David Plouffe, The Audacity to Win:the Inside Story and Lessons of Barack Obama's Historic Victory. The young architect of America's Velvet Revolution provides a glimpse into how the Obama movement was created and ultimately won.

Thomas Pynchon, Inherent Vice. Pynchon revisits some of his old counter-cultural haunts with private eye Doc Sportello. Set in L.A. during the time of the Manson murders and the FBI's cointelpro program, Pynchon reveals he knows lots about dope, old surf music and the zeitgeist.

Frank Schaeffer, Patience with God: Faith for people who don't like Religion (or Atheism. Known now as a blogger at Huffington Post and a frequent guest on the Rachel Maddow Show, as one of the founders of the religious right he knows where the bodies are buried. This book goes after the New Atheism but also the fundamentalist Christians. For the relevant material read Chapter 8 "Spaceship Jesus Will Come and Whisk Us Away", his analysis of the bloodthirsty apocalyptic visions of today's fundamentalists and why they could care less about the United States, let alone sound policies. A convert to Orthodoxy, Frank Schaeffer reminds us that Christianity has a long and distinguished intellectual tradition that transcends the idolatry of the Bible held by American fundamentalists, who would not be recognized by the early Church fathers.

David Reynolds, America, Empire of Liberty.
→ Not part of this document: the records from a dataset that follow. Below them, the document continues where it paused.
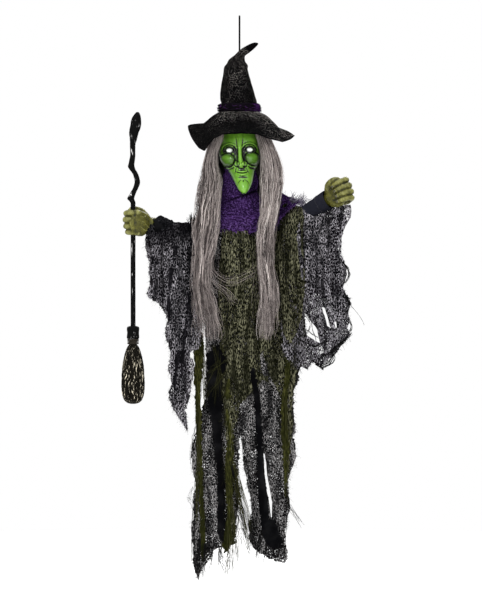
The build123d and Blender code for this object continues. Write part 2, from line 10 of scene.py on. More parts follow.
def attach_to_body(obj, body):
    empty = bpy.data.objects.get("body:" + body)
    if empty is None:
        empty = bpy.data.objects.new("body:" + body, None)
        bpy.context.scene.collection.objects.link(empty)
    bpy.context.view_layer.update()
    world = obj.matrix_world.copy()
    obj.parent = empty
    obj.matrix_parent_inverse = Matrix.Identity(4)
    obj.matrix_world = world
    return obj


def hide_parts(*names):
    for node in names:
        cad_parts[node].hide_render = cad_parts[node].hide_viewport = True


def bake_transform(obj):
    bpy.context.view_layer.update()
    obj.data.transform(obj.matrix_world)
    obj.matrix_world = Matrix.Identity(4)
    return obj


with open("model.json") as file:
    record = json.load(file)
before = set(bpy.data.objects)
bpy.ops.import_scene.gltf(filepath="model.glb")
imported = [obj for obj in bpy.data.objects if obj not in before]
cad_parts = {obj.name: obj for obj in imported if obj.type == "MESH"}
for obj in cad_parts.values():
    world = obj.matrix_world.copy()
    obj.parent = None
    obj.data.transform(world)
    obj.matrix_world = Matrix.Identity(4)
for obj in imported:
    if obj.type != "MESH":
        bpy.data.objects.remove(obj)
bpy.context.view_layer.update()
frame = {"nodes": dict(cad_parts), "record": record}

MM = 0.001
TAU = 2 * math.pi


# ---------------------------------------------------------------- noise
def _hash(ix, iy, iz, seed):
    h = (ix * 374761393 + iy * 668265263 + iz * 974634777 + seed * 1274126177) & 0xFFFFFFFF
    h = ((h ^ (h >> 13)) * 1103515245) & 0xFFFFFFFF
    h = ((h ^ (h >> 15)) * 668265263) & 0xFFFFFFFF
    return ((h ^ (h >> 16)) & 0xFFFFF) / 1048575.0


def vnoise(x, y, z=0.0, seed=0):
    """Smooth value noise from -1 to 1."""
    x, y, z = np.broadcast_arrays(np.asarray(x, float), np.asarray(y, float), np.asarray(z, float))
    ix, iy, iz = (np.floor(a).astype(np.int64) for a in (x, y, z))
    f = [a - b for a, b in ((x, ix), (y, iy), (z, iz))]
    w = [t * t * t * (t * (t * 6 - 15) + 10) for t in f]
    total = 0
    for dx in (0, 1):
        for dy in (0, 1):
            for dz in (0, 1):
                k = (w[0] if dx else 1 - w[0]) * (w[1] if dy else 1 - w[1]) * (w[2] if dz else 1 - w[2])
                total = total + k * _hash(ix + dx, iy + dy, iz + dz, seed)
    return total * 2 - 1


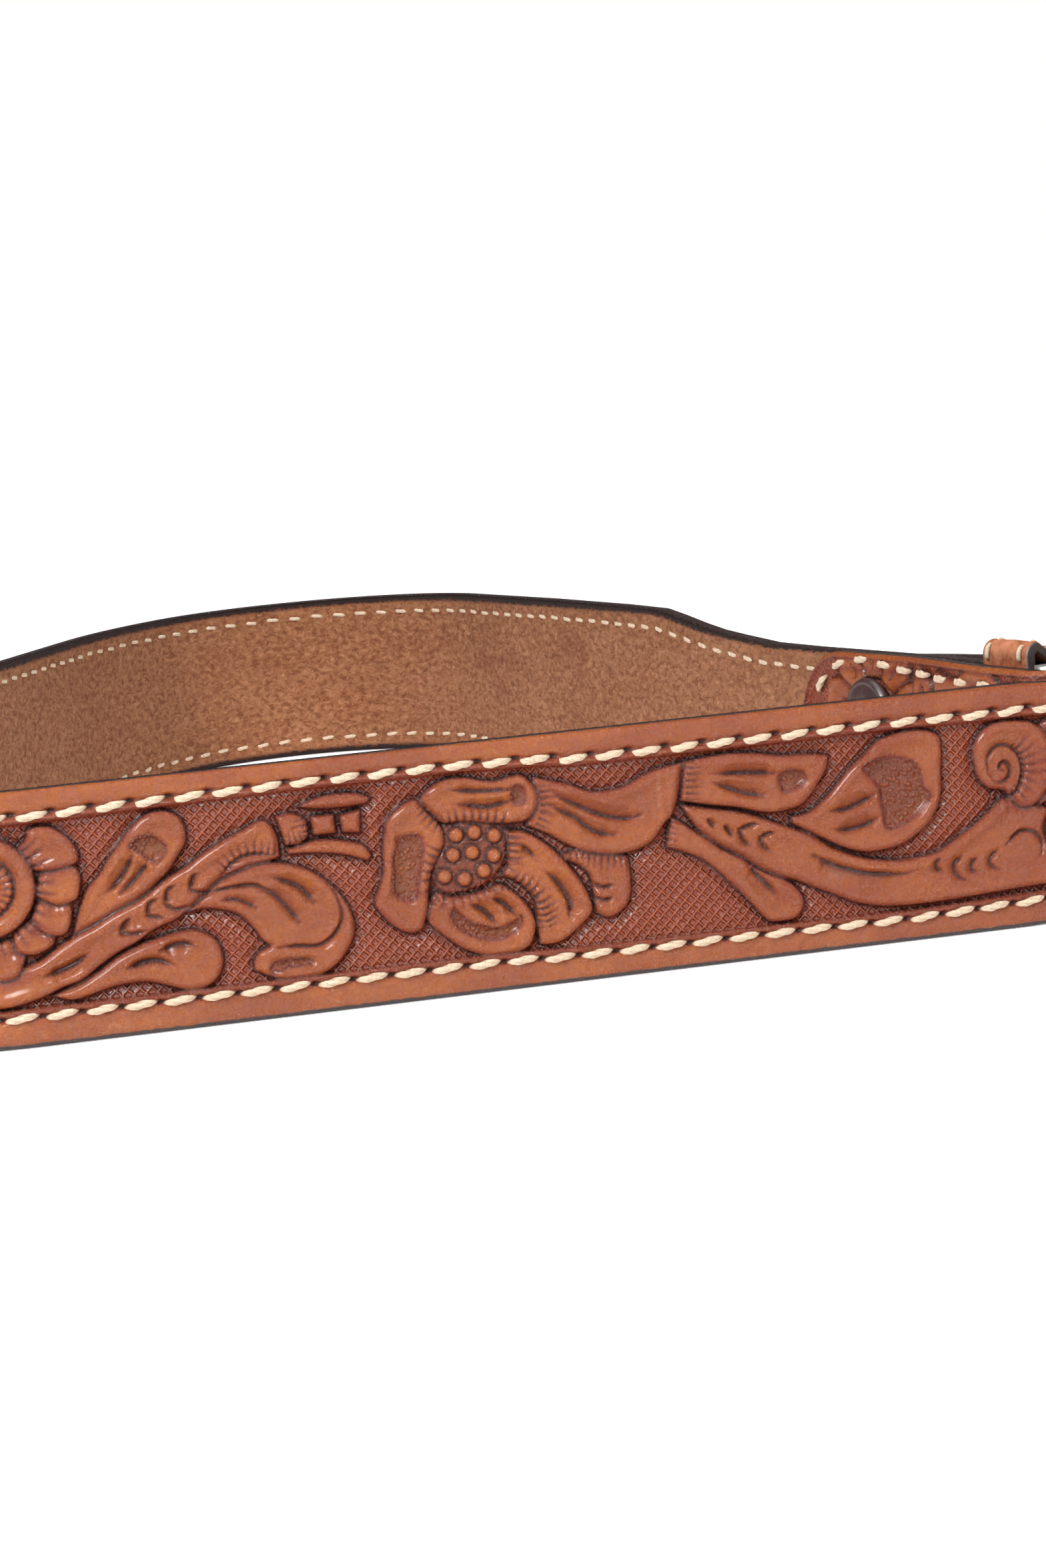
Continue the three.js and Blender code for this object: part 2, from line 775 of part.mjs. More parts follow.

The Cambridge professor writes a new history of America.

Edmind White, City Boy: My Life in New York during the 1960s and 1970s. This is a wonderful book on the New York scene at the time, the travails of being a free-lance writer and a young gay man present at the Stonewall uprising in 1969. It takes place in some of my old haunts in the 1970s.

Andrew Vachss, Haiku. After his acclaimed Burke series, Vachss returns to introduce his new characters.

Leonard Zeskind,Blood and Politics: the History of the White Nationalist Movement from the margins to the Mainstream. An invaluable study for understanding the orgins and gyrations of some of the political rhetroic emerging on the right today. A sobering book.